AIM
For the material that follows, return exactly the lines from the one with "obj.matrix_parent_inverse = Matrix.Identity(4)" through the one with "point = shown.matrix_world", both ends included.

^^^^

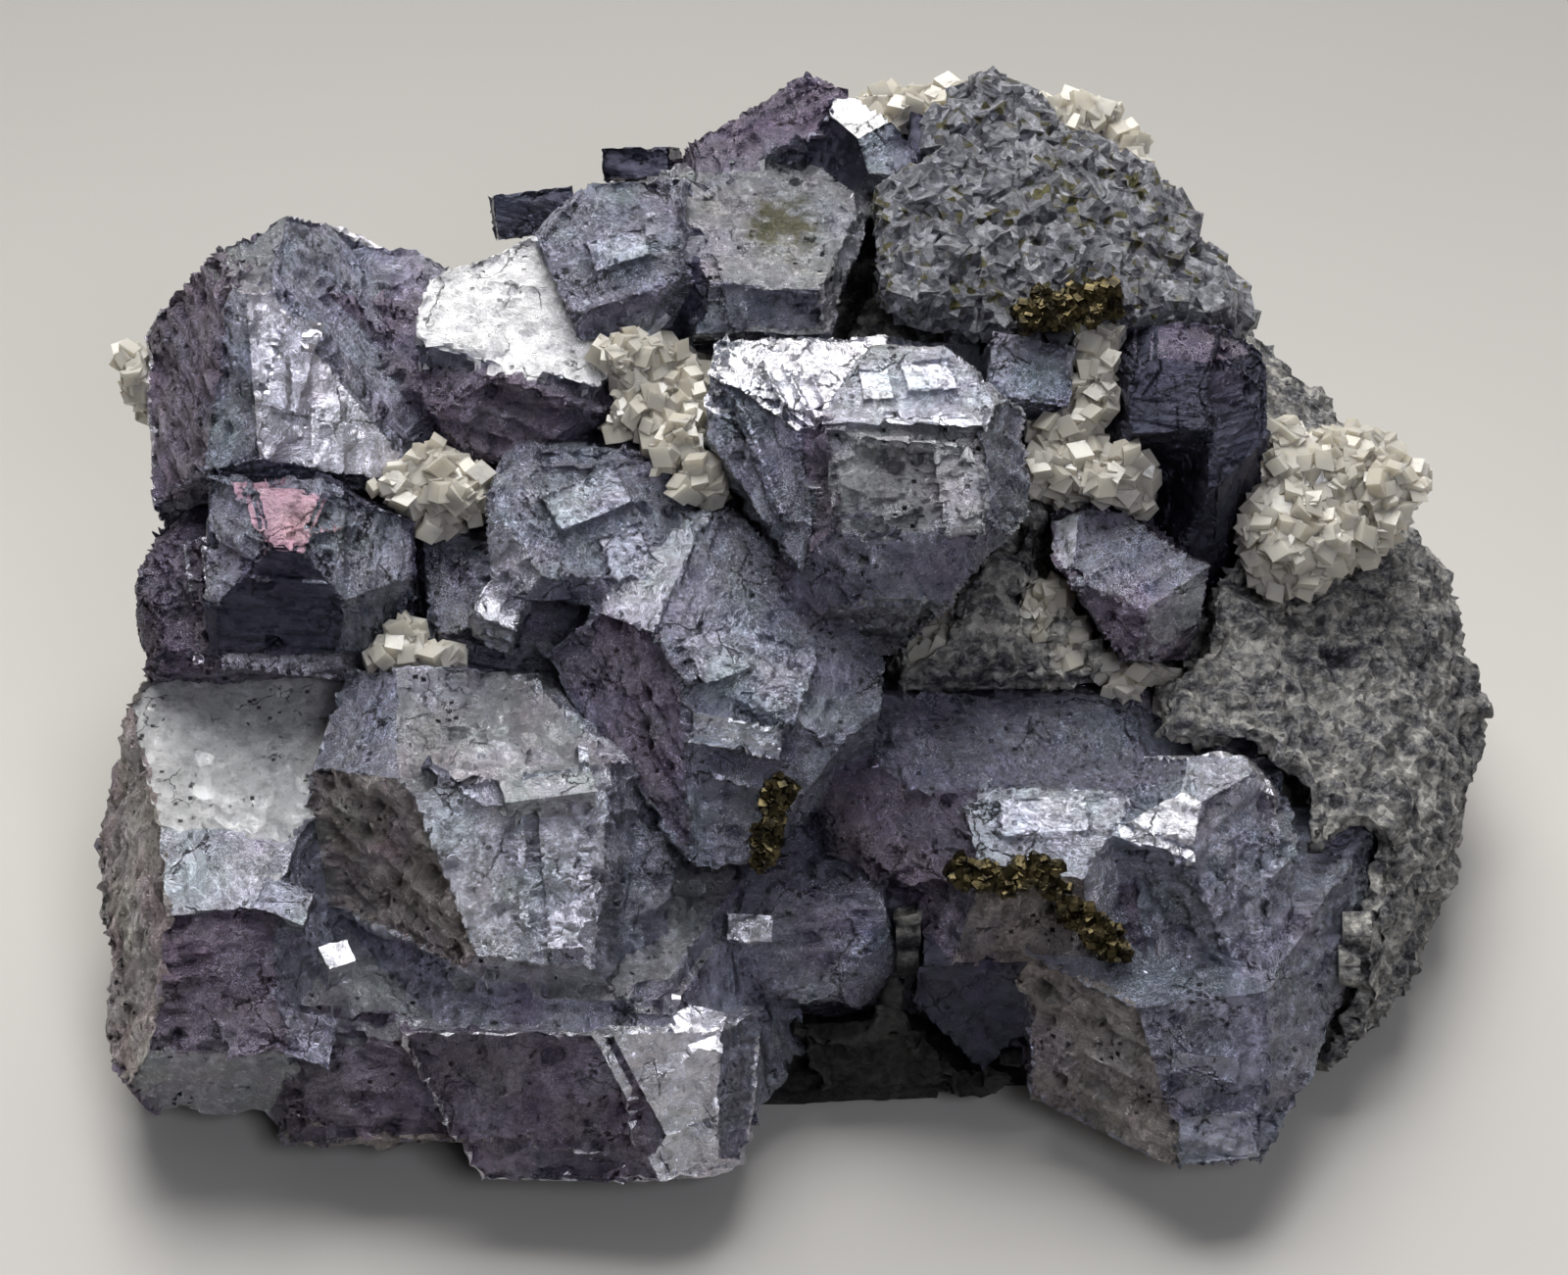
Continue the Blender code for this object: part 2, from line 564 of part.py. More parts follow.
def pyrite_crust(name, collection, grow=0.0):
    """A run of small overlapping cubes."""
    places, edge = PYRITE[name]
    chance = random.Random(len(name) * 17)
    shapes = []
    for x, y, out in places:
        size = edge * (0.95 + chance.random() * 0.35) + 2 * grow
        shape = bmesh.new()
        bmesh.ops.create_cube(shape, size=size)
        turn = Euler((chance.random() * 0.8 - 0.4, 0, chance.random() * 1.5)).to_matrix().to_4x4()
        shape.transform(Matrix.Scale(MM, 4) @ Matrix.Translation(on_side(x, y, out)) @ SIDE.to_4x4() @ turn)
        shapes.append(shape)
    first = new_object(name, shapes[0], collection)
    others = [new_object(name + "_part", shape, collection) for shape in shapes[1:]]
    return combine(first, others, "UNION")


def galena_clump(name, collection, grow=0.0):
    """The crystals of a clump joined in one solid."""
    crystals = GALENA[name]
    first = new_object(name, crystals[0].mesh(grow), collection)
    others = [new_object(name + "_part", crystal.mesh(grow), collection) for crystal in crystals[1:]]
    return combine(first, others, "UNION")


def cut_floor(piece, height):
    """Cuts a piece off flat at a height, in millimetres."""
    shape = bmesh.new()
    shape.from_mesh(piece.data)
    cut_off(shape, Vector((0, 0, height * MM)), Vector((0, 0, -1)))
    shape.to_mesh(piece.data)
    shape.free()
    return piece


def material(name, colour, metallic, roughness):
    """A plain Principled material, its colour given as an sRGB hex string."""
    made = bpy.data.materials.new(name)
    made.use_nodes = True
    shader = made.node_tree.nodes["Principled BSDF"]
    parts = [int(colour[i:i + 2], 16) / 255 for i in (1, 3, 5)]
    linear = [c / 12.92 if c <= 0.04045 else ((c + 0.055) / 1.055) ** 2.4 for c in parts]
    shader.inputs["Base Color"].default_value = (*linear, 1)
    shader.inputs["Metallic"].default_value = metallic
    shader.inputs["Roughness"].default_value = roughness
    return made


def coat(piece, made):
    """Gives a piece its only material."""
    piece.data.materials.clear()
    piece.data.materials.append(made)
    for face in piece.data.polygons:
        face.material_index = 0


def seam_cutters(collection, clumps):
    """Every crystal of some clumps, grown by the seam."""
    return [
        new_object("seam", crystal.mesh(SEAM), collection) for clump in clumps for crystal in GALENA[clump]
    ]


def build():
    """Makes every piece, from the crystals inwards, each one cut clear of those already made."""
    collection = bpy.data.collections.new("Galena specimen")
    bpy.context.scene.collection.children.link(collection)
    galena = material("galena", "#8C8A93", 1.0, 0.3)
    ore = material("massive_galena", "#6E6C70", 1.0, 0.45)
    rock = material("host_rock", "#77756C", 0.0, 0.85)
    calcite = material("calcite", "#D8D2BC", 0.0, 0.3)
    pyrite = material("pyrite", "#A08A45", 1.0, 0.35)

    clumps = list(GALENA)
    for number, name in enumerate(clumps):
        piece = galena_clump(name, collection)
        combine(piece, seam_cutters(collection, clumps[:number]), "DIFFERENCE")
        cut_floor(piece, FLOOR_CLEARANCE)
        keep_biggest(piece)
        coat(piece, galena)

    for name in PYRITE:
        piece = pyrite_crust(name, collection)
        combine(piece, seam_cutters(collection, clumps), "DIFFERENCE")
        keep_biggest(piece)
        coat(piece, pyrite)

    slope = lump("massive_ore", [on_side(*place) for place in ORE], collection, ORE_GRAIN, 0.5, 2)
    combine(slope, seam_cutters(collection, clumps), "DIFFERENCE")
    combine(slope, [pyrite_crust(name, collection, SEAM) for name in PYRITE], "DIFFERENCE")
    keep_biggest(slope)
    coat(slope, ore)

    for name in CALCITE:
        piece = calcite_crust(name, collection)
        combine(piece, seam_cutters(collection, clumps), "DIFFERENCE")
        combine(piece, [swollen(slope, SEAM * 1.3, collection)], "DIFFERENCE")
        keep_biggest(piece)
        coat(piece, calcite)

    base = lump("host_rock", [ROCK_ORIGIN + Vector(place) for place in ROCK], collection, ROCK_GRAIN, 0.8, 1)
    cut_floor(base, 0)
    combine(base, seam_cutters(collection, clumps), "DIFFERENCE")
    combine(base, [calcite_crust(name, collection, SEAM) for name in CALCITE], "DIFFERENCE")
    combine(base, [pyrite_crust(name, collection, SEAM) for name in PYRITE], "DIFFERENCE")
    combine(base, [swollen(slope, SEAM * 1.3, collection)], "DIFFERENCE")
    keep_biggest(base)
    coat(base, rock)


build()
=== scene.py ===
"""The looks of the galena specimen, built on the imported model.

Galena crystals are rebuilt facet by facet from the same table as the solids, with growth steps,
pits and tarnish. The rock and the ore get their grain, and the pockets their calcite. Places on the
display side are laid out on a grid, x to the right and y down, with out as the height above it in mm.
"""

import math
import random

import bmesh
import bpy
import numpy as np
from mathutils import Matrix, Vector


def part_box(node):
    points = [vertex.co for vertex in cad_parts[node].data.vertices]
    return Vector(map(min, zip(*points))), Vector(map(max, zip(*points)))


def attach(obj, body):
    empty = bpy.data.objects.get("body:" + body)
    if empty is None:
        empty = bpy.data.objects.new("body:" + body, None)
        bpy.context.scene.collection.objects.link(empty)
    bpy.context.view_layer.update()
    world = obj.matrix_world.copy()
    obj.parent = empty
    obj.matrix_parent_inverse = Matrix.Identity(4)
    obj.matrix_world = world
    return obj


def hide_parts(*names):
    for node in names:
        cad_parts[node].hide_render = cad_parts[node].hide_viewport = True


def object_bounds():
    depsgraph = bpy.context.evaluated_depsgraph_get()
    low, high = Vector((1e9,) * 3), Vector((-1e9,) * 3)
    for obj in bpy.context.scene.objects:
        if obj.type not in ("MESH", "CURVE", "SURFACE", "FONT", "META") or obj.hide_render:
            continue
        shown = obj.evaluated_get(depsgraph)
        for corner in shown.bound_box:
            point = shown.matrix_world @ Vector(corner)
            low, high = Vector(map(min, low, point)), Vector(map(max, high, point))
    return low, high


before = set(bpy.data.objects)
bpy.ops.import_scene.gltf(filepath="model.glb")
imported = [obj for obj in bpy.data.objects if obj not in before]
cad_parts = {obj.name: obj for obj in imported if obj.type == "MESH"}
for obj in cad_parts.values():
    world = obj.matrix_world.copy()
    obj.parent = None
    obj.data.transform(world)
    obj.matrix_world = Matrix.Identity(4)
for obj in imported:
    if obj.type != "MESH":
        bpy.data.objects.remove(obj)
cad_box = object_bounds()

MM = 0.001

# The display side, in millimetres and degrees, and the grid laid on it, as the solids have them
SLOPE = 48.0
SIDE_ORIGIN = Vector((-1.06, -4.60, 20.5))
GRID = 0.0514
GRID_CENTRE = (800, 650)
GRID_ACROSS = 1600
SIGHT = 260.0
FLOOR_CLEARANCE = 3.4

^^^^

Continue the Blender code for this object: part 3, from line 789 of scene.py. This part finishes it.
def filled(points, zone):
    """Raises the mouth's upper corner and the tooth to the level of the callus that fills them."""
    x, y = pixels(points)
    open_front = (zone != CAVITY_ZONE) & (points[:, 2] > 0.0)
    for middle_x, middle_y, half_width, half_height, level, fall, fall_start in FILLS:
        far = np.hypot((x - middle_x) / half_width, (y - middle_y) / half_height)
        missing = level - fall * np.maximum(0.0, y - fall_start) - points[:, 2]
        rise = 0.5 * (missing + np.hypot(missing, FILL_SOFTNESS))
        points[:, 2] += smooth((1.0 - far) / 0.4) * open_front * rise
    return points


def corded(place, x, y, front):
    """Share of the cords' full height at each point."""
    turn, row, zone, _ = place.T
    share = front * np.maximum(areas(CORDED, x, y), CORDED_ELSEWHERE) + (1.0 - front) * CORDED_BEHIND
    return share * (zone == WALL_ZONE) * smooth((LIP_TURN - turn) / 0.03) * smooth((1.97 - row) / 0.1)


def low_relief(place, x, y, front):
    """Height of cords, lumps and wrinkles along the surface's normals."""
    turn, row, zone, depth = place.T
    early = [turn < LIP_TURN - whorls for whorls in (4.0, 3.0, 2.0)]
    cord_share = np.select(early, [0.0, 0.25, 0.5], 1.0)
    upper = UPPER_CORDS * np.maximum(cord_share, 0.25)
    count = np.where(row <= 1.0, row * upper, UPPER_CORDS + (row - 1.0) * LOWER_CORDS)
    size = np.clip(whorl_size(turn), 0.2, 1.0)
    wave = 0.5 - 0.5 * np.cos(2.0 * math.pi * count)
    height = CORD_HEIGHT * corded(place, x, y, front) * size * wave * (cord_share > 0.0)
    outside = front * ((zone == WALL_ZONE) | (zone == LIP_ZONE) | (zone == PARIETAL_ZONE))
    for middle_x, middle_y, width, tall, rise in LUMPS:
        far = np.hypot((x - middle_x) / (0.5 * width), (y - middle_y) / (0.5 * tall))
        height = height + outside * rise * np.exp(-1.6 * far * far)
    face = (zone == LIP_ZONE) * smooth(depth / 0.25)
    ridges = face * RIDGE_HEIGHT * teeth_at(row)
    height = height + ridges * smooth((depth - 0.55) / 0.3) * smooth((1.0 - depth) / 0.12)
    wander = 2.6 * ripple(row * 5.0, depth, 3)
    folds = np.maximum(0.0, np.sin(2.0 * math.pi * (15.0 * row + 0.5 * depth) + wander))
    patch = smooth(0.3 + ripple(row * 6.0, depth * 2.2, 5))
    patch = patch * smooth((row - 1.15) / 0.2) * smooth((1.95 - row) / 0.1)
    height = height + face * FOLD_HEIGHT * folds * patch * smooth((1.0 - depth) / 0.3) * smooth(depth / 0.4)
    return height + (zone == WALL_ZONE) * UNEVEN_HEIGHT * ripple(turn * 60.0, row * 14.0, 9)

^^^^

RESULT BELOW
    obj.matrix_parent_inverse = Matrix.Identity(4)
    obj.matrix_world = world
    return obj


def hide_parts(*names):
    for node in names:
        cad_parts[node].hide_render = cad_parts[node].hide_viewport = True


def object_bounds():
    depsgraph = bpy.context.evaluated_depsgraph_get()
    low, high = Vector((1e9,) * 3), Vector((-1e9,) * 3)
    for obj in bpy.context.scene.objects:
        if obj.type not in ("MESH", "CURVE", "SURFACE", "FONT", "META") or obj.hide_render:
            continue
        shown = obj.evaluated_get(depsgraph)
        for corner in shown.bound_box:
            point = shown.matrix_world @ Vector(corner)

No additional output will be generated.